→ The problem: Repeat everything from the line holding "small_centre = (SMALL_X, SMALL_Y, FLOOR_Z" to the line holding "bpy.data.objects.remove(obj)", inclusive, exactly. Leave out the rest.

→ Provided data:
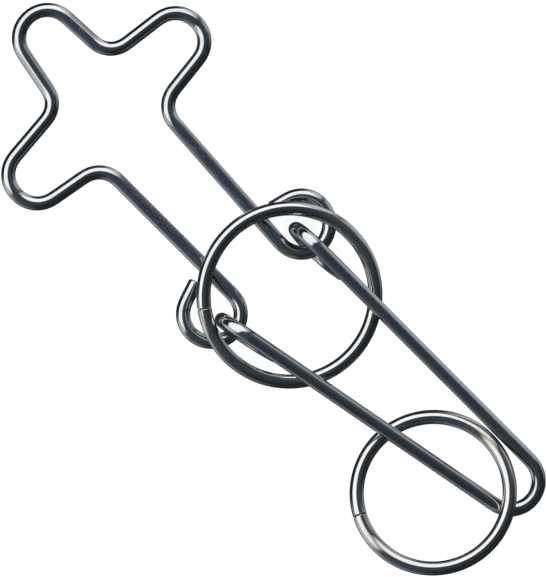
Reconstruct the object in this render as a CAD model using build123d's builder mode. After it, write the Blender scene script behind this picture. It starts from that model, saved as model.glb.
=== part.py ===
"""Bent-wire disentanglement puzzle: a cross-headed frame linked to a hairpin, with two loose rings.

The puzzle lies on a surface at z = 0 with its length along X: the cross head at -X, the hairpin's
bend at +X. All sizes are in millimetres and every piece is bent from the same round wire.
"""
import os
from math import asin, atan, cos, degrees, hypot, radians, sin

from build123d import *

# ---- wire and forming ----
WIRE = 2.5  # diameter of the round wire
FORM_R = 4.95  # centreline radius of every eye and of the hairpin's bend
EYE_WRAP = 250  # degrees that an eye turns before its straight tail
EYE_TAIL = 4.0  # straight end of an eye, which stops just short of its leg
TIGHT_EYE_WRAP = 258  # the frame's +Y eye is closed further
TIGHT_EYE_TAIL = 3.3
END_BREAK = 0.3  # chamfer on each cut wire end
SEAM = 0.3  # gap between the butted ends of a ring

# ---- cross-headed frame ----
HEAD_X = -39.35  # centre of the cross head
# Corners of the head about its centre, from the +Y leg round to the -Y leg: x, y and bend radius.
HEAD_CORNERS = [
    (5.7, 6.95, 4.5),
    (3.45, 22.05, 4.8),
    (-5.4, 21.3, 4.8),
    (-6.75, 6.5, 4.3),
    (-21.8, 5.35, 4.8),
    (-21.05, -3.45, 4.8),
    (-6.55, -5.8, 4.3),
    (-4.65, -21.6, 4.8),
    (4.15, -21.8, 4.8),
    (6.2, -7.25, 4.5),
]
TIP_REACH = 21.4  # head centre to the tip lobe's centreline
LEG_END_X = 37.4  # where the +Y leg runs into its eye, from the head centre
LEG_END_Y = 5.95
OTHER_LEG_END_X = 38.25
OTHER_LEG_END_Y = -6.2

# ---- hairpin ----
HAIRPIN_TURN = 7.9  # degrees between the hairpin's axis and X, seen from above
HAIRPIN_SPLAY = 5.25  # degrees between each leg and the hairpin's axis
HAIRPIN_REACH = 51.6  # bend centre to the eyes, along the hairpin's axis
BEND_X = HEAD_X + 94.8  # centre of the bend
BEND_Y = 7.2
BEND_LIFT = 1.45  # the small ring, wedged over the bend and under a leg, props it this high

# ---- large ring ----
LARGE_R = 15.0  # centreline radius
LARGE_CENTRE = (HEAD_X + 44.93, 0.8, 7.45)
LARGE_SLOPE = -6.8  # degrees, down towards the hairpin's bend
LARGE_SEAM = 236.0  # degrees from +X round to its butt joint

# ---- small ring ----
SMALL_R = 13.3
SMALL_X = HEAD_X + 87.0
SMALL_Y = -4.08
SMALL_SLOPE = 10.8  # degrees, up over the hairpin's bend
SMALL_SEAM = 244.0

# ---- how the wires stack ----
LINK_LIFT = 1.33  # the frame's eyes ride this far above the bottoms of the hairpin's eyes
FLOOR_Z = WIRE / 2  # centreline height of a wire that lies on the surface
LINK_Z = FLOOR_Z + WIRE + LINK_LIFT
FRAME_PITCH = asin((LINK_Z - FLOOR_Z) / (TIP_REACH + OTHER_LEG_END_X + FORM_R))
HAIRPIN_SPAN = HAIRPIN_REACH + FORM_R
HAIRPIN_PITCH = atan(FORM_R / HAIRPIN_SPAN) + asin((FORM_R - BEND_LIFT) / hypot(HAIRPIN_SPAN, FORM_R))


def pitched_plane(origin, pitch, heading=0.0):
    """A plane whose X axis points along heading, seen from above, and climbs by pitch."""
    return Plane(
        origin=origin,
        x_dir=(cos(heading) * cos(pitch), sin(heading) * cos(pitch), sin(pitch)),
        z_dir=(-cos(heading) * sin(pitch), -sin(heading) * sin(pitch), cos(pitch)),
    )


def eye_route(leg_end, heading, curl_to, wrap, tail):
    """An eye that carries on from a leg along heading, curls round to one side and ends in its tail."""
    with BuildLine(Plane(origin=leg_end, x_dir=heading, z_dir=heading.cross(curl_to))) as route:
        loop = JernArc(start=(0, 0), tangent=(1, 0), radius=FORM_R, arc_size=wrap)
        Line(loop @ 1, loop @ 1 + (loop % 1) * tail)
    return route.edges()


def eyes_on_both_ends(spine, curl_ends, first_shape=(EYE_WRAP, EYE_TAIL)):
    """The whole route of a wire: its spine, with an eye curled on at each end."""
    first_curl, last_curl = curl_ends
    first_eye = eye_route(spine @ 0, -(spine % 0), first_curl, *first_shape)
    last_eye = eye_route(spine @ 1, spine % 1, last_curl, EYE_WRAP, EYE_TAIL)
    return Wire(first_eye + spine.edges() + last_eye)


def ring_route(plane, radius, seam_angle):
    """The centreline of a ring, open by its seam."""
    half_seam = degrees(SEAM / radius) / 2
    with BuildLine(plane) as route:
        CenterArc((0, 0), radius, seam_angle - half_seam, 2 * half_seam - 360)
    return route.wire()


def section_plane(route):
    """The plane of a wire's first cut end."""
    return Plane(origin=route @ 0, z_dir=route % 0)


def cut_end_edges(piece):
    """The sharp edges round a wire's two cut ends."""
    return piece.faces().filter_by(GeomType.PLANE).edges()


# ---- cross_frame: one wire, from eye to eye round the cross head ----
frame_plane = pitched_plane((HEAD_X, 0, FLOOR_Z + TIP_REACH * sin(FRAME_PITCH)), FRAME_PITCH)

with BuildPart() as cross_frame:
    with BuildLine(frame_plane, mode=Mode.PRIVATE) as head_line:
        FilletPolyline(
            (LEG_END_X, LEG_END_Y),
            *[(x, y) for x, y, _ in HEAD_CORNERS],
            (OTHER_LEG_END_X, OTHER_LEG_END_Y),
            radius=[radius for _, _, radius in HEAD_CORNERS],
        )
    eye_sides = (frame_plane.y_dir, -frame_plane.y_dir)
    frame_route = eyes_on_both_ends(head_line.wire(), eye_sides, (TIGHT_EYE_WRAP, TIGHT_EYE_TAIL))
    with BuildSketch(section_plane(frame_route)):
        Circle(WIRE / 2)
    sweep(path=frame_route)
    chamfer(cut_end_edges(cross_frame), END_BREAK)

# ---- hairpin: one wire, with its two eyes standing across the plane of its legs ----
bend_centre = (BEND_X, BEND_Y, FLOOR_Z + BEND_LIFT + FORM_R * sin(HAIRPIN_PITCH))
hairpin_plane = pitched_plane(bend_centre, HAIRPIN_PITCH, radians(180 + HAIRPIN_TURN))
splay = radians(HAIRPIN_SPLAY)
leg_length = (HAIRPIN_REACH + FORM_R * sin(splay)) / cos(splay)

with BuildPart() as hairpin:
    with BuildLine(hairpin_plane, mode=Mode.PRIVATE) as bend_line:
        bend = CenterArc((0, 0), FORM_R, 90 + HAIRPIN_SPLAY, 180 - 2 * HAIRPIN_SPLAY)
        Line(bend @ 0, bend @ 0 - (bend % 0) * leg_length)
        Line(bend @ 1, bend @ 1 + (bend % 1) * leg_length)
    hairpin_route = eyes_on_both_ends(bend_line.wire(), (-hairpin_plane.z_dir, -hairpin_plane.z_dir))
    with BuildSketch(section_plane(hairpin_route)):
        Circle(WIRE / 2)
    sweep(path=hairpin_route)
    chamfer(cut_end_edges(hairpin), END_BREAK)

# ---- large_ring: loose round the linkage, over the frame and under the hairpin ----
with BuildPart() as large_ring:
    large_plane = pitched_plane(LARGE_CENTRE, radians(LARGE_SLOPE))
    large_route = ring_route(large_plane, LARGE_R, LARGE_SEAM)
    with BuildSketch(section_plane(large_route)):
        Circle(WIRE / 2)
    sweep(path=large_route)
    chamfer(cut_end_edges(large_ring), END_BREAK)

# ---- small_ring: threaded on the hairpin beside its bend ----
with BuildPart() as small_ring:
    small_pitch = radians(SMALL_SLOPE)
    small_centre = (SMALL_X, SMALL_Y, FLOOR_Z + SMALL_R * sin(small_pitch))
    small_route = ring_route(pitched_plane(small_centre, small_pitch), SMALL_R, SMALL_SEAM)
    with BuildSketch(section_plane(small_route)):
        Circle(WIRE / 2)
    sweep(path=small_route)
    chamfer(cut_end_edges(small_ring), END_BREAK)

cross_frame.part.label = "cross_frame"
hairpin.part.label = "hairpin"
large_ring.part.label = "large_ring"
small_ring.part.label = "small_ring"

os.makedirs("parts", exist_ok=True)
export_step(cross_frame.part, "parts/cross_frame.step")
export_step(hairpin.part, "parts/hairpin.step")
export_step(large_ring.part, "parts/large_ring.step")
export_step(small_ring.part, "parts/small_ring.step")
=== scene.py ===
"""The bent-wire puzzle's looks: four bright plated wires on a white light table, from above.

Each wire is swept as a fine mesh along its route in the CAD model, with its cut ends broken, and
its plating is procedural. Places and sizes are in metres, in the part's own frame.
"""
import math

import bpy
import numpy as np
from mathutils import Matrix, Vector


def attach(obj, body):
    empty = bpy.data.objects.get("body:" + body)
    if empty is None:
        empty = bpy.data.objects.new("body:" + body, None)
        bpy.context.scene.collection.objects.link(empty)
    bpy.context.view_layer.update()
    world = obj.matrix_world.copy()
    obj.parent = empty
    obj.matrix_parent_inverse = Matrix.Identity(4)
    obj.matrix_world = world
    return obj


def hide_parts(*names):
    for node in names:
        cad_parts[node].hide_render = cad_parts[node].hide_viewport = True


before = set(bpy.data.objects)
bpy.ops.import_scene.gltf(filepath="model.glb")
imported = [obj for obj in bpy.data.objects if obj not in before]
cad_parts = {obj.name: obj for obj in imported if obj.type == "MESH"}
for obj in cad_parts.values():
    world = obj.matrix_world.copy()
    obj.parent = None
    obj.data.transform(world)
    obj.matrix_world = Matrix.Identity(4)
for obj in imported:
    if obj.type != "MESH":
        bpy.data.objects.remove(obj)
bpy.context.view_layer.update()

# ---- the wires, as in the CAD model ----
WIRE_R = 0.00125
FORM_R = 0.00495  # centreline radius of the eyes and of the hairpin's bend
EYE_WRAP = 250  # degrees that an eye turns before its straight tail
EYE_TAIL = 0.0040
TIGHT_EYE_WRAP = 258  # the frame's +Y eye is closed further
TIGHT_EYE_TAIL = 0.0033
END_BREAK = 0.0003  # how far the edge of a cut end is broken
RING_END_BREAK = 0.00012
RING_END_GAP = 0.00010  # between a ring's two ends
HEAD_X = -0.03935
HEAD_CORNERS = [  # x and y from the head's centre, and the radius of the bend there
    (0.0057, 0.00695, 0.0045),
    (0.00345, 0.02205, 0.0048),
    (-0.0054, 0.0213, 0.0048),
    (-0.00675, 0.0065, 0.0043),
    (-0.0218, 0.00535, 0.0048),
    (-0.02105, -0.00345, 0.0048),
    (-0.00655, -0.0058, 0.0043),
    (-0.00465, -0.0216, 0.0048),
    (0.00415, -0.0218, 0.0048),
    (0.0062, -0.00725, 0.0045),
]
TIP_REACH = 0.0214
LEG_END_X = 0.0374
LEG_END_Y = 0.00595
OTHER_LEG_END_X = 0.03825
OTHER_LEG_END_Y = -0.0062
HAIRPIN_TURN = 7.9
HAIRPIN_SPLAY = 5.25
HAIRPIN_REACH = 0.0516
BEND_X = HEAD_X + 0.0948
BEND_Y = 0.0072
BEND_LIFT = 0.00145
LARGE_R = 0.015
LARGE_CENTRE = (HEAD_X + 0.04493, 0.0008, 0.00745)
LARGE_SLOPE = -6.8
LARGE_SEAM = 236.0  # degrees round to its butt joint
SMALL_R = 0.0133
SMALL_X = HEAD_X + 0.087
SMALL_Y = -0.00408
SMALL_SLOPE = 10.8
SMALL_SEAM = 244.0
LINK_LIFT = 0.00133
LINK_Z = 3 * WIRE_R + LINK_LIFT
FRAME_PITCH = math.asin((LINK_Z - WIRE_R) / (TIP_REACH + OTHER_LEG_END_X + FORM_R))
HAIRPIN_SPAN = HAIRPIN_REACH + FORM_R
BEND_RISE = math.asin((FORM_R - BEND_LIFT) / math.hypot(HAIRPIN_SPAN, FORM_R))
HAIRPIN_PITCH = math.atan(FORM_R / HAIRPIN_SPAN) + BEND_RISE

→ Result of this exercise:
    small_centre = (SMALL_X, SMALL_Y, FLOOR_Z + SMALL_R * sin(small_pitch))
    small_route = ring_route(pitched_plane(small_centre, small_pitch), SMALL_R, SMALL_SEAM)
    with BuildSketch(section_plane(small_route)):
        Circle(WIRE / 2)
    sweep(path=small_route)
    chamfer(cut_end_edges(small_ring), END_BREAK)

cross_frame.part.label = "cross_frame"
hairpin.part.label = "hairpin"
large_ring.part.label = "large_ring"
small_ring.part.label = "small_ring"

os.makedirs("parts", exist_ok=True)
export_step(cross_frame.part, "parts/cross_frame.step")
export_step(hairpin.part, "parts/hairpin.step")
export_step(large_ring.part, "parts/large_ring.step")
export_step(small_ring.part, "parts/small_ring.step")
=== scene.py ===
"""The bent-wire puzzle's looks: four bright plated wires on a white light table, from above.

Each wire is swept as a fine mesh along its route in the CAD model, with its cut ends broken, and
its plating is procedural. Places and sizes are in metres, in the part's own frame.
"""
import math

import bpy
import numpy as np
from mathutils import Matrix, Vector


def attach(obj, body):
    empty = bpy.data.objects.get("body:" + body)
    if empty is None:
        empty = bpy.data.objects.new("body:" + body, None)
        bpy.context.scene.collection.objects.link(empty)
    bpy.context.view_layer.update()
    world = obj.matrix_world.copy()
    obj.parent = empty
    obj.matrix_parent_inverse = Matrix.Identity(4)
    obj.matrix_world = world
    return obj


def hide_parts(*names):
    for node in names:
        cad_parts[node].hide_render = cad_parts[node].hide_viewport = True


before = set(bpy.data.objects)
bpy.ops.import_scene.gltf(filepath="model.glb")
imported = [obj for obj in bpy.data.objects if obj not in before]
cad_parts = {obj.name: obj for obj in imported if obj.type == "MESH"}
for obj in cad_parts.values():
    world = obj.matrix_world.copy()
    obj.parent = None
    obj.data.transform(world)
    obj.matrix_world = Matrix.Identity(4)
for obj in imported:
    if obj.type != "MESH":
        bpy.data.objects.remove(obj)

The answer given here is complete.